Aujourd’hui, hangar de pont ou non, un sas de mise en œuvre des nageurs de combat facilite grandement la manœuvre. "Ce sont des avancées technologiques assez évidentes mais, en même temps, ça reste une mise à niveau par rapport aux Américains ou aux Anglais, qui ont ça depuis longtemps", tient à modérer Michaël.


Philippe, lui, n’est pas de cet avis: "La France a été la première au monde à développer le concept de hangar de pont au début des années 60, soit quinze ans avant les Américains."

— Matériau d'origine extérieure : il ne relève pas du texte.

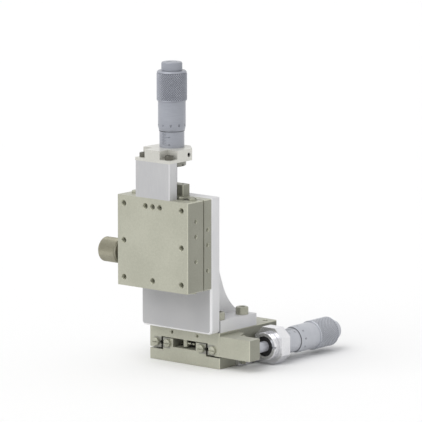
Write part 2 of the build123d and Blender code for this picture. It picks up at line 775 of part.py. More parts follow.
def upper_holder():
    """Block round the stem on top of the riser, low at its front corners where the long screws pass."""
    back = upper_axis_y + block_back
    with BuildPart() as holder:
        with BuildSketch(Plane.XY.offset(block_low)):
            with BuildLine():
                Polyline(
                    (0, table_face),
                    (mount_half, table_face),
                    (mount_half, back - block_cut),
                    (mount_half - block_cut, back),
                    (0, back),
                    close=True,
                )
            make_face()
            mirror(about=Plane.YZ)
        extrude(amount=block_top - block_low)
        with BuildSketch(Plane.XY.offset(ear_top)):
            ear_w = mount_half - notch_x
            with Locations(*both_sides([(notch_x + ear_w / 2, table_face + notch_d / 2)])):
                Rectangle(ear_w, notch_d)
        extrude(amount=block_top - ear_top, mode=Mode.SUBTRACT)
        drill(upper_axis.offset(block_top - upper_tip_z), [(0, 0)], stem_d + 2 * thread_gap, block_top)
        drill(Plane.XY.offset(ear_top), riser_points, m3_clear, ear_top - block_low)
        drill(upper_set_plane, [(0, 0)], set_screw_d, mount_half)
    return holder


def riser():
    """Plate that lifts the holder clear of the table."""
    with BuildPart() as plate:
        with BuildSketch(Plane.XY.offset(table_end)):
            with Locations((0, table_face + riser_t / 2)):
                Rectangle(2 * mount_half, riser_t)
        extrude(amount=block_low - table_end)
        chamfer(plate.edges().filter_by(Axis.Z), edge)
        drill(Plane.XY.offset(block_low), riser_points, m3_clear, block_low - table_end)
    return plate


def upper_anvil():
    """Hard block on the end of the upper base, which the spindle presses."""
    with BuildPart() as anvil:
        with BuildSketch(Plane.XY.offset(table_end)):
            with Locations((0, wall_front - upper_anvil_depth / 2)):
                Rectangle(2 * upper_anvil_half, upper_anvil_depth)
        extrude(amount=upper_tip_z - table_end)
        chamfer(anvil.edges().filter_by(Axis.Z), edge)
        drill(Plane.XY.offset(upper_tip_z), upper_anvil_points, m3_clear, stage)
        drill(Plane.XY.offset(upper_tip_z), upper_anvil_points, m3_head_d + 2 * thread_gap, m3_head_h)
    return anvil


# --- the two stages ---

end_taps = both_sides([(upper_anvil_screw_x, base_side_z)])
for name, seat, lock_way, base_taps, table_taps in (
    ("lower", lower_seat, 1, (), anvil_points),
    ("upper", upper_seat, -1, end_taps, ()),
):
    save(stage_base(seat, base_taps), f"{name}_base")
    save(stage_table(seat, lock_way, table_taps), f"{name}_table")
    save(inner_rails(seat), f"{name}_inner_rails")
    save(outer_rails(seat), f"{name}_outer_rails")
    save(inner_rail_screws(seat), f"{name}_inner_rail_screws")
    save(outer_rail_screws(seat), f"{name}_outer_rail_screws")
    save(stop_screws(seat, inner_stop_x), f"{name}_inner_stop_screws")
    save(stop_screws(seat, outer_stop_x), f"{name}_outer_stop_screws")
    save(cages(seat), f"{name}_roller_cages")
    save(rollers(seat), f"{name}_rollers")
    save(spring_peg(seat), f"{name}_spring_peg")
    save(spring_pin(seat), f"{name}_spring_pin")
    save(return_spring(seat), f"{name}_return_spring")
    save(lock_knob(seat, lock_way), f"{name}_lock_knob")
    save(lock_pad(seat, lock_way), f"{name}_lock_pad")

# --- the two micrometer heads: nut's front, sleeve's shoulder and thimble's edge from the spindle's tip ---

lower_nut_at = holder_front - nut_t - lower_tip_y
upper_nut_at = block_low - nut_t - upper_tip_z
for name, axis, nut_at, shoulder, edge_at in (
    ("lower", lower_axis, lower_nut_at, holder_back - lower_tip_y, lower_thimble_y - lower_tip_y),
    ("upper", upper_axis, upper_nut_at, block_top - upper_tip_z, upper_thimble_z - upper_tip_z),
):
    save(sleeve(axis, nut_at + stem_recess, shoulder, edge_at), f"{name}_sleeve")
    save(feed_nut(axis, edge_at), f"{name}_feed_nut")
    save(ring_nut(axis, nut_at), f"{name}_ring_nut")
    save(spindle(axis, edge_at), f"{name}_spindle")
    save(thimble(axis, edge_at), f"{name}_thimble")
    save(ratchet_cap(axis, edge_at), f"{name}_ratchet_cap")
    save(ratchet_screw(axis, edge_at), f"{name}_ratchet_screw")

# --- what joins them ---

save(bracket(), "angle_bracket")
foot_screws = cap_screws(Plane.XY.offset(foot_top), foot_points, m5, foot_t, m5_bite)
save(foot_screws, "bracket_foot_screws")
wall_head = wall_back_plane.offset(-m5_head_h)
wall_screws = cap_screws(wall_head, base_corners, m5, wall_t - m5_head_h, m5_bite)
save(wall_screws, "bracket_wall_screws")

save(lower_holder(), "lower_holder")
flange_screws = cap_screws(flange_plane, flange_points, m3_low, flange_t, base_side_depth - hole_spare)
save(flange_screws, "lower_holder_screws")
lower_set_l = holder_half - stem_d / 2 - set_screw_sink - hole_spare / 2
save(set_screw(lower_set_plane, (0, 0), lower_set_l, set_screw_sink), "lower_set_screw")
save(lower_anvil(), "lower_anvil")
save(cap_screws(anvil_plane, anvil_points, m3, lug_x - half, anvil_bite), "lower_anvil_screws")

save(riser(), "upper_riser")
save(upper_holder(), "upper_holder")
long_screws = cap_screws(Plane.XY.offset(ear_top), riser_points, m3, ear_top - table_end, riser_bite)
save(long_screws, "upper_riser_screws")
upper_set_l = mount_half - stem_d / 2 - set_screw_sink - hole_spare / 2
save(set_screw(upper_set_plane, (0, 0), upper_set_l, set_screw_sink), "upper_set_screw")
save(upper_anvil(), "upper_anvil")
anvil_head = Plane.XY.offset(upper_tip_z - m3_head_h)
anvil_shank_l = upper_tip_z - m3_head_h - table_end
save(cap_screws(anvil_head, upper_anvil_points, m3, anvil_shank_l, riser_bite), "upper_anvil_screws")
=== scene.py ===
import bpy
import bmesh
import math
from mathutils import Matrix, Vector


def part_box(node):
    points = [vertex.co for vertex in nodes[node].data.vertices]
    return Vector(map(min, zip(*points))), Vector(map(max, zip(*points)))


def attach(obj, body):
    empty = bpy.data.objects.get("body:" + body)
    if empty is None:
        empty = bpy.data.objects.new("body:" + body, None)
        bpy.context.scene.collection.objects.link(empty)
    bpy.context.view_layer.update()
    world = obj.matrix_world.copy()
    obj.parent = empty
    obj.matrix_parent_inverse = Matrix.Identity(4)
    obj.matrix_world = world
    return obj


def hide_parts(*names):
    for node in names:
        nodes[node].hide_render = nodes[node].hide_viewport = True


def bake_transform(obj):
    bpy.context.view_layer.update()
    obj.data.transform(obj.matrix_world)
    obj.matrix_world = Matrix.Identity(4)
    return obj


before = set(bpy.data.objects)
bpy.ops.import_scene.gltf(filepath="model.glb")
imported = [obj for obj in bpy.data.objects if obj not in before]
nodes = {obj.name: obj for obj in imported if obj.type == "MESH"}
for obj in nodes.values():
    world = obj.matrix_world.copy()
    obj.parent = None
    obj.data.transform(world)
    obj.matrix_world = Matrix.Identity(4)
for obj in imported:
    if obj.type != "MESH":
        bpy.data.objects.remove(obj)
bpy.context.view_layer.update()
mm = 0.001
print("frame loaded:", len(nodes), "nodes")


# finishes: colours are screen values, grain is in marks per metre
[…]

Si elle avait choisi de se passer de ces capacités opérationnelles sur sa première génération de SNA – pour des raisons de discrétion – les attentats du 11 septembre et l’apparition de nouvelles menaces terroristes ont fait bouger les lignes.

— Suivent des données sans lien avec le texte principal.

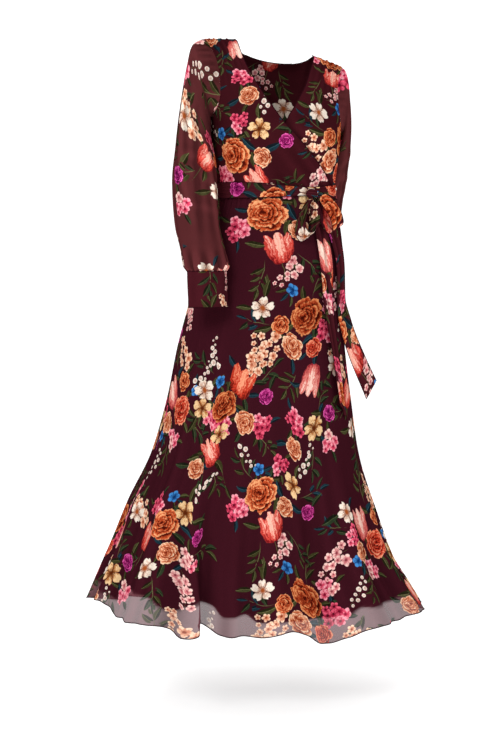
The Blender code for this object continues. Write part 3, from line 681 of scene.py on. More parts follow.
def sash_form(columns, rows):
    angle = (360 * np.arange(columns) / columns)[None, :]
    up = steps(rows)[:, None]
    near_knot = ridge(degrees_apart(angle, KNOT_AT[0]), 34.0)
    low = SASH_BOTTOM + 0.006 * near_knot
    high = SASH_TOP - 0.010 * near_knot
    lift = BAND_LIFT + SASH_FLARE * (1 - up)
    turns = np.radians(angle)
    for place, width, height, phase in SASH_FOLDS:
        crest = place + 0.055 * np.sin(2 * turns + phase) + 0.03 * np.sin(5 * turns + 2 * phase)
        lift = lift + height * ridge(up - crest, width) * (0.55 + 0.45 * np.sin(3 * turns + phase) ** 2)
    return on_body(angle, low + (high - low) * up, lift)


RIBBON_CREASES = ((-0.48, 0.0024), (0.08, -0.0020), (0.56, 0.0022))  # place across the ribbon, height


def ribbon_form(table, columns, rows, slant, seed):
    """A length of sash, creased along its length and drawn together where the knot holds it."""
    side = np.linspace(-1, 1, columns + 1)[None, :]
    along = steps(rows)[:, None] * (1 - abs(slant) * (1 - np.sign(slant) * side) / 2)
    read = {name: table(name, along) for name in table.names[1:]}
    centre = on_body(read["angle"], read["level"], read["lift"])
    around, up, out = axes_at(read["angle"], read["level"])
    across, tilt = np.radians(read["across"])[..., None], np.radians(read["tilt"])[..., None]
    flat = np.cos(across) * around + np.sin(across) * up
    width = np.cos(tilt) * flat + np.sin(tilt) * out
    proud = np.cos(tilt) * out - np.sin(tilt) * flat
    lift = np.zeros(along.shape)
    for place, height in RIBBON_CREASES:
        crest = place + 0.10 * np.sin(5 * along + seed + 3 * place)
        lift += height * ridge(side - crest, 0.17)
    lift *= ease((read["width"] - 0.010) / 0.016)
    return (centre + width * (side * read["width"] / 2)[..., None] + proud * lift[..., None])[::-1]


def knot_form(columns, rows):
    """The sash's knot: one turn of the ribbon drawn tight, creased round its waist."""
    angle, level = (np.array(value) for value in KNOT_AT)
    around, up, out = axes_at(angle, level)
    half_round, half_up, half_out = KNOT_HALF
    centre = on_body(angle, level, BAND_LIFT + SASH_FLARE + 0.00095 + half_out)
    polar = np.linspace(0.02, np.pi - 0.02, rows + 1)[:, None]
    turn = (TURN * np.arange(columns) / columns)[None, :]
    a, o, u = np.sin(polar) * np.cos(turn), np.sin(polar) * np.sin(turn), np.cos(polar) + 0 * turn
    full = 1 - 0.16 * (1 - np.abs(u)) * np.abs(a) ** 0.5
    creased = 1 + 0.085 * np.sin(10 * u + 3.4 * a + 0.8 * np.sin(2 * turn)) * np.sin(polar)
    return (
        centre
        + around * (a * half_round * creased)[..., None]
        + up * (u * half_up * full * creased)[..., None]
        - out * (o * half_out * creased)[..., None]
    )


# ---- cloth pieces ----


def running(lengths):
    """How far along each end of these lengths lies."""
    return np.concatenate([[0], np.cumsum(lengths)])


def flat_coordinates(points, middle, closed, flared):
    """Each point's place in the flat cloth: across from the middle column, and along from the lowest row.
    A straight piece is cut as an oblong and a flared one as part of a ring."""
    loop = np.concatenate([points, points[:, :1]], axis=1) if closed else points
    strides = np.linalg.norm(np.diff(loop, axis=1), axis=-1)
    widths = strides.sum(axis=1)
    share = running((strides / widths[:, None]).mean(axis=0))
    across = (share - share[middle])[None, :]
    up = running(np.linalg.norm(np.diff(loop, axis=0), axis=-1).mean(axis=1))[:, None]
    if not flared:
        return np.stack(np.broadcast_arrays(across * np.quantile(widths, 0.3), up), axis=-1)
    narrowing, widest = -np.polyfit(up[:, 0], widths, 1) * (1, -1)
    radius = widest / narrowing - up
    turn = across * narrowing
    return np.stack([radius * np.sin(turn), radius[0] - radius * np.cos(turn)], axis=-1)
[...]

Et convaincu l’État de prêter une oreille attentive aux requêtes techniques des forces spéciales et des services secrets, lesquelles militaient ardemment pour un retour du DDS.


Aujourd’hui, la polyvalence de celui-ci semble faire l’unanimité. On lui prête ainsi le potentiel pour mettre en œuvre des drones ou… autre chose.


"C’est la force de ce hangar de pont conçu par la France et non pas acheté sur étagères, conclut Philippe. On ne sait pas ce qu’il transporte. Quand un sous-marin part en mission avec, c’est aussi de la dissuasion et un message passé aux autres nations…"



Déjà un hangar de pont dans les années 70

Le concept français de hangar de pont pour les nageurs de combat n’est pas né avec la classe Suffren des sous-marins nucléaires d’attaque (SNA).


Les derniers "soums" à propulsion diesel électrique de la Marine nationale, abandonnés au profit des SNA Rubis en 2001, en possédaient un depuis les années 70.


Certes bien plus petit et rudimentaire, ce Dry deck shelter servait déjà à transporter les précédentes générations de véhicules sous-marins des nageurs de combat. Son petit nom: "la valise"!